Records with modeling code
++++++

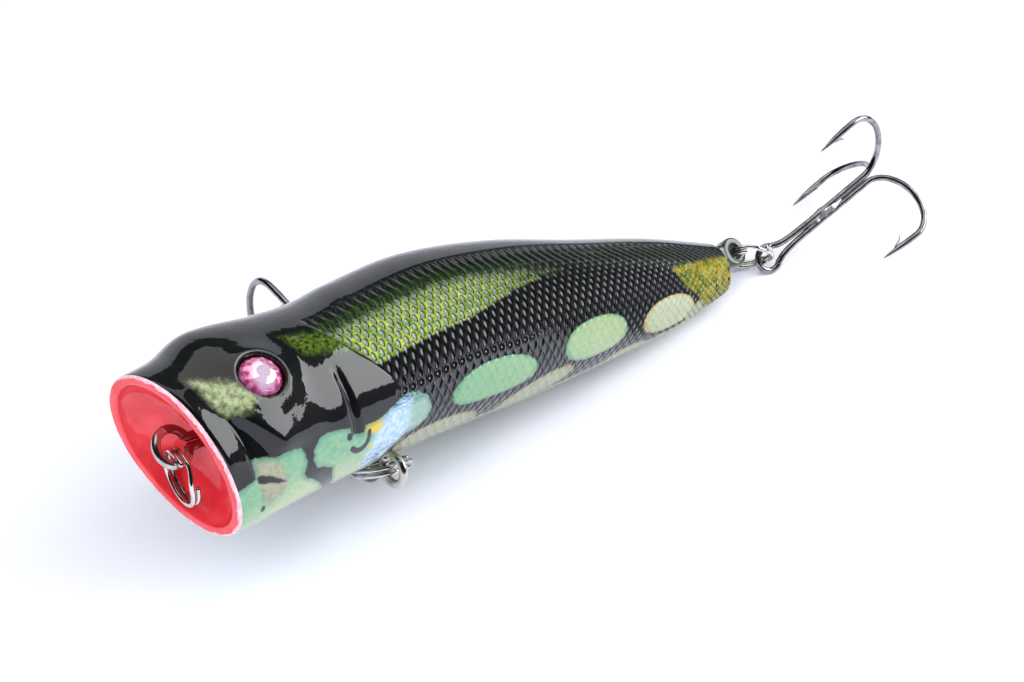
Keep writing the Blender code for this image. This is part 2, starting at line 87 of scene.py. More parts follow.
HEAD_END = 16.6
CUP_ROWS, HEAD_ROWS, REAR_ROWS, AROUND = 34, 128, 215, 250

# Tail lug
LUG_X, LUG_Z = 64.0, 0.55
LUG_RADIUS, LUG_HOLE_RADIUS, LUG_THICKNESS = 1.4, 0.72, 1.4
# Its neck: (x, half height, half width)
LUG_NECK = (
    (58.6, 1.25, 0.66), (60.5, 1.25, 0.7), (61.4, 1.2, 0.8), (61.9, 1.1, 0.72), (62.6, 1.05, 0.69),
    (63.3, 1.0, 0.66),
)

# Scales: length along the body, row numbers down the flank where it is SCALE_GIRTH round,
# and that girth along the body, which closes the rows up towards the tail
SCALE_LENGTH, SCALE_GIRTH = 0.90, 20.6
SCALE_ROWS = (
    (0.0, 4.2, 6.0, 6.6, 9.8, 11.0, 13.25, 24.0),
    (0.04, 1.30, 2.02, 2.39, 5.01, 5.92, 7.5, 15.02),
)
ROW_GIRTH = (
    (0, 20, 30, 35, 40, 45, 50, 56, 62),
    (20.6, 20.6, 20.06, 18.7, 16.95, 15.1, 12.7, 9.8, 6.6),
)
LATERAL_LINE = 7.5

# Eyes
EYE_X, EYE_Z = 5.9, 2.35
EYE_TILT_UP, EYE_TURN_FORWARD = 17.0, 7.0
BROW_HEIGHT, BROW_START, BROW_WIDTH = 0.36, 1.9, 1.1
SOCKET_RADIUS, SOCKET_DEPTH = 1.78, 0.60
FOIL_RADIUS, FOIL_THICKNESS, EYE_GAP = 1.64, 0.25, 0.05
GEM_RADIUS, GEM_TABLE, GEM_HEIGHT, GEM_GIRDLE = 1.62, 0.55, 1.02, 0.25

# Wire fittings
TIE_LOOP, TIE_RADIUS, TIE_WIRE, TIE_END = (0.35, 0.0, 0.1), 1.35, 0.70, 7.5
HANGER_LOOP, HANGER_RADIUS, HANGER_WIRE, HANGER_END = (18.1, 0.0, -7.05), 1.15, 0.70, -1.6
HAIRPIN_GAP = 0.04
FRONT_RING, BELLY_RING, TAIL_RING = (4.7, 0.40), (5.2, 0.40), (4.7, 0.38)
RING_COIL_GAP = 0.03
FRONT_RING_REACH = 0.3
RING_CUT, RING_CUT_TURN = 0.07, 0.3
FRONT_RING_DIRECTION, FRONT_RING_NORMAL = (0.20, 0.46, -0.87), (0.948, -0.303, 0.107)
BELLY_RING_CENTRE, BELLY_RING_NORMAL = (19.0, 2.52, -6.42), (0.0, -0.373, 0.928)
TAIL_RING_CENTRE, TAIL_RING_NORMAL = (66.1, -0.1, -0.25), (0.43, 0.0, 0.90)

# CAD pieces that keep their shape
BALLS = ("rattle_ball_upper", "rattle_ball_lower", "ballast_ball", "transfer_ball_rear", "transfer_ball_front")

# Treble hooks
HOOK_WIRE, SHANK_LENGTH, BEND_RADIUS, BEND_STRETCH = 0.62, 14.2, 3.45, 0.8
POINT_X, POINT_DROP, BUNDLE_RADIUS = 9.9, 0.3, 0.42
BARB_WIRE = 0.40 * HOOK_WIRE
# The needle point: (along, share of the drop, share of the wire's radius)
HOOK_POINT = (
    (0.0, 1.0, 0.07), (0.5, 0.88, 0.36), (1.0, 0.75, 0.58), (1.5, 0.6, 0.76), (2.0, 0.45, 0.90),
    (2.6, 0.3, 0.98), (3.2, 0.15, 1.0), (3.8, 0.04, 1.0),
)
EYE_LOOP_RADIUS, EYE_OPENING, SHANKS_MEET_X, SINGLE_WIRE_START = 1.15, 48.0, 4.6, 6.3
BRAZE_START, BRAZE_END, BRAZE_RADIUS = 6.8, 10.6, 0.66
BELLY_TREBLE = (1.14, (20.0, 4.0, -6.85), (0.091, 0.640, 0.763), (0.944, 0.186, -0.272))
TAIL_TREBLE = (1.0, (67.18, 0.32, -1.47), (0.859, -0.421, 0.291), (0.348, 0.897, 0.271))


def lure_matrix():
    """The lure's frame in the row frame, from two of the joints."""
    x = -Vector(JOINTS["upper_rattle_slide"]["axis"])
    y = Vector(JOINTS["front_ring_swing"]["axis"])
    turn = Matrix((x, y, x.cross(y))).transposed()
    origin = Vector(JOINTS["front_ring_swing"]["pos_m"]) - turn @ (Vector(TIE_LOOP) * MM)
    return Matrix.Translation(origin) @ turn.to_4x4()


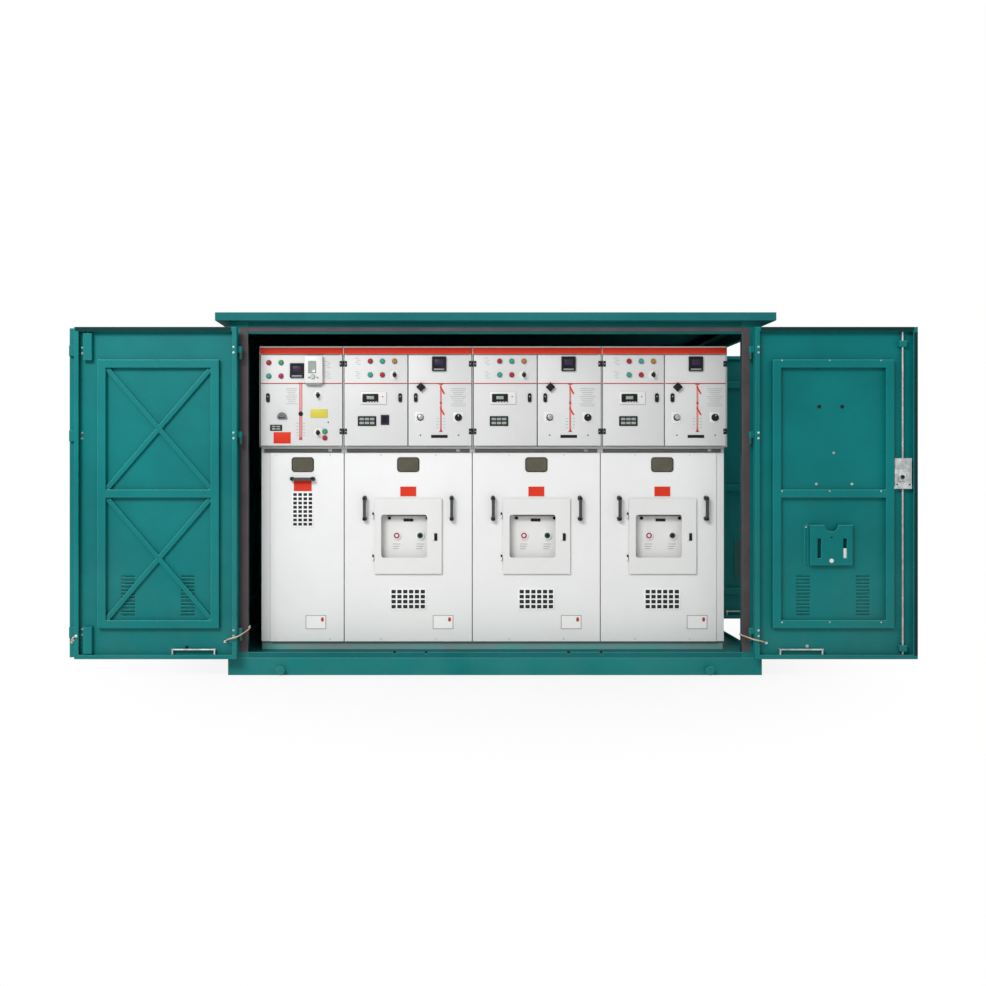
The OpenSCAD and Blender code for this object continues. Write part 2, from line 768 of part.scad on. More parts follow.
module door_1() { color(grey) first_door(); }
module door_2a() { color(grey) left_door_panel(1); }
module door_2b() { color(grey) right_door_panel(1); }
module door_3a() { color(grey) left_door_panel(2); }
module door_3b() { color(grey) right_door_panel(2); }
module door_4a() { color(grey) left_door_panel(3); }
module door_4b() { color(grey) right_door_panel(3); }

// ---------- earthing braids ----------

module braid(points) {
    color([0.62, 0.48, 0.32]) for (i = [0:len(points) - 2]) link(points[i], points[i + 1], braid_d / 2);
}

// Crimped lug lying against the sheet behind it.
module lug(at, toward) {
    color([0.62, 0.48, 0.32]) translate(at)
        rotate(toward == "back" ? [-90, 0, 0] : toward == "left" ? [0, -90, 0] : [0, 90, 0])
            cylinder(d = 2.2 * braid_d, h = braid_d / 2);
}

braid_z = leaf_z + 92;
skin_y = inner_y + leaf_t - sheet - braid_d / 2;
jamb_x = open_x - braid_d / 2;
left_route = [[-axis_x - 84, skin_y, braid_z], [-axis_x - 60, inner_y - 12, braid_z + 20],
    [-axis_x - 4, inner_y - 18, braid_z + 38], [-axis_x + 36, axis_y, braid_z + 60],
    [-jamb_x + 8, -face_y - 8, braid_z + 70], [-jamb_x, -face_y + 15, braid_z + 72]];
right_route = [[axis_x + 84, skin_y, braid_z - 8], [axis_x + 44, inner_y - 12, braid_z + 10],
    [axis_x - 4, inner_y - 18, braid_z + 22], [axis_x - 36, axis_y, braid_z + 30],
    [jamb_x - 8, -face_y - 8, braid_z + 28], [jamb_x, -face_y + 15, braid_z + 26]];
free_x = -axis_x - hinge_gap - leaf_w;
fold_route = [[free_x + 12, inner_y - braid_d / 2, braid_z + 37], [free_x - 2, inner_y - 9, braid_z + 28],
    [free_x - 16, inner_y + 6, braid_z + 10], [free_x - 30, inner_y + leaf_t + 6 - braid_d / 2, braid_z - 6]];

module braid_left() {
    braid(left_route);
    lug(left_route[0], "back");
    lug(left_route[5], "left");
}

module braid_right() {
    braid(right_route);
    lug(right_route[0], "back");
    lug(right_route[5], "right");
}

module braid_fold() {
    braid(fold_route);
    lug(fold_route[0], "back");
    lug(fold_route[3], "back");
}

base_frame();
lifting_pins();
floor_tray();
corner_posts();
top_frame();
roof();
door_seals();
rear_leaves();
left_side_leaf();
fixed_hinges();
housing_1();
housing_2();
housing_3();
housing_4();
plinths();
cover_1();
cover_2();
cover_3();
cover_4();
cover_glass();
cover_handles();
test_panels();
hatch_2();
hatch_3();
hatch_4();
door_1();
door_2a();
door_2b();
door_3a();
door_3b();
door_4a();
door_4b();
left_leaf();
left_stiffeners();
left_fittings();
folded_leaf();
right_leaf();
right_stiffeners();
document_pocket();
right_lock();
side_leaf();
side_stiffeners();
side_pull();
braid_left();
braid_right();
braid_fold();
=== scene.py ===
import math

import bmesh
import bpy
from mathutils import Matrix, Vector


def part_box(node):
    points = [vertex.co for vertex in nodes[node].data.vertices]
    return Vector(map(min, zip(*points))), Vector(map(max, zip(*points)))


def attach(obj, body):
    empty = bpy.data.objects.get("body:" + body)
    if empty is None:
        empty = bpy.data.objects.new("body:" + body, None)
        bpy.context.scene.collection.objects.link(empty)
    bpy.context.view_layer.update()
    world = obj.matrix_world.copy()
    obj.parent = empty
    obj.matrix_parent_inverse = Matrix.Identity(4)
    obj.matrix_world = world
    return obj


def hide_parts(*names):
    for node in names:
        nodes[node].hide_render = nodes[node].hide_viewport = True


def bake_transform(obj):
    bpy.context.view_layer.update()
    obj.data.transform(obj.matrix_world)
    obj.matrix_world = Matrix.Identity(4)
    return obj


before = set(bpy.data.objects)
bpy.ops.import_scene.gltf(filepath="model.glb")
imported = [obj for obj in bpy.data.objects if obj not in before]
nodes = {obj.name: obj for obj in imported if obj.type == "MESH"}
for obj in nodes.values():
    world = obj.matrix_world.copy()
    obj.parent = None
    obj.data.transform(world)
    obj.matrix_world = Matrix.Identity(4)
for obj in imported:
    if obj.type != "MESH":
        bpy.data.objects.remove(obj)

scene = bpy.context.scene
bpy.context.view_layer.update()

# ---- camera -------------------------------------------------------------------------------
# A level lens at chest height, a little left of the middle of the kiosk and 5.3 m in front
# of its face, shifted so that the whole kiosk with its open doors fits the square frame.
scene.view_settings.view_transform = "Standard"
bpy.ops.object.select_all(action="DESELECT")
bpy.ops.object.camera_add(location=(-0.338, -6.0, 1.179), rotation=(math.radians(90), 0, 0))
camera = bpy.context.object
camera.name = "camera"
camera.data.lens = 34.32
camera.data.sensor_width = 36
camera.data.shift_x = 0.0588
camera.data.shift_y = -0.0274
scene.camera = camera


# ---- earthing braids ----------------------------------------------------------------------
# Flexible copper braids, 8 mm across. Two bond the front leaves to the frame and one bonds the
# folded leaf to its neighbour. Each is crimped into a tinned, bolted lug at both ends.
def new_finish(name, colour, rough, metal=0.0, specular=0.5):
    """A material with plain values on its shader, and what is needed to add to it."""
    material = bpy.data.materials.new(name)
    material.use_nodes = True
    tree = material.node_tree
    shader = tree.nodes["Principled BSDF"]
    shader.inputs["Base Color"].default_value = (*colour, 1)
    shader.inputs["Roughness"].default_value = rough
    shader.inputs["Metallic"].default_value = metal
    shader.inputs["Specular IOR Level"].default_value = specular
    return material, tree, shader


def put(tree, kind, settings=None, **values):
    """Adds a shader node, with its settings and its input values by name."""
    made = tree.nodes.new("ShaderNode" + kind)
    for key, value in (settings or {}).items():
        setattr(made, key, value)
    for key, value in values.items():
        made.inputs[key.replace("_", " ")].default_value = value
    return made


def wire(tree, source, leaving, target, entering):
    """Links an output of one shader node to an input of another."""
    tree.links.new(source.outputs[leaving], target.inputs[entering])


def blend_colours(tree, mask, first, second):
    """A Mix node between two colours; each is a colour or a socket."""
    mix = tree.nodes.new("ShaderNodeMix")
    mix.data_type = "RGBA"
    tree.links.new(mask, mix.inputs["Factor"])
    for slot, colour in ((6, first), (7, second)):
        if isinstance(colour, tuple):
            mix.inputs[slot].default_value = (*colour, 1)
        else:
            tree.links.new(colour, mix.inputs[slot])
    return mix.outputs[2]


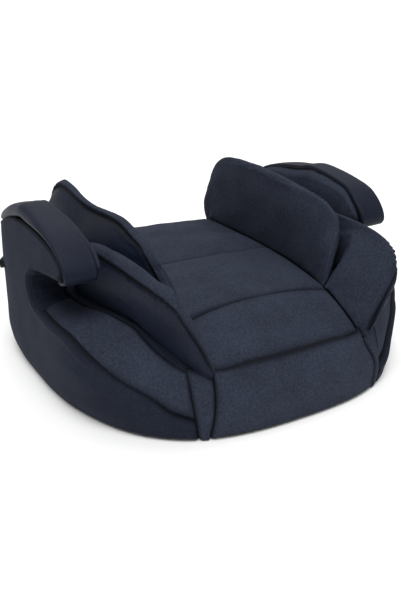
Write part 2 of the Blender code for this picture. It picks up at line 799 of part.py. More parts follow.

++++++

Exercise: Please return, exactly as they appear, the lines starting at the one that contains "for node in" and ending at the one that contains "in imported if".

Reply to the exercise:
    for node in names:
        nodes[node].hide_render = nodes[node].hide_viewport = True


def bake_transform(obj):
    bpy.context.view_layer.update()
    obj.data.transform(obj.matrix_world)
    obj.matrix_world = Matrix.Identity(4)
    return obj


before = set(bpy.data.objects)
bpy.ops.import_scene.gltf(filepath="model.glb")
imported = [obj for obj in bpy.data.objects if obj not in before]
nodes = {obj.name: obj for obj in imported if obj.type == "MESH"}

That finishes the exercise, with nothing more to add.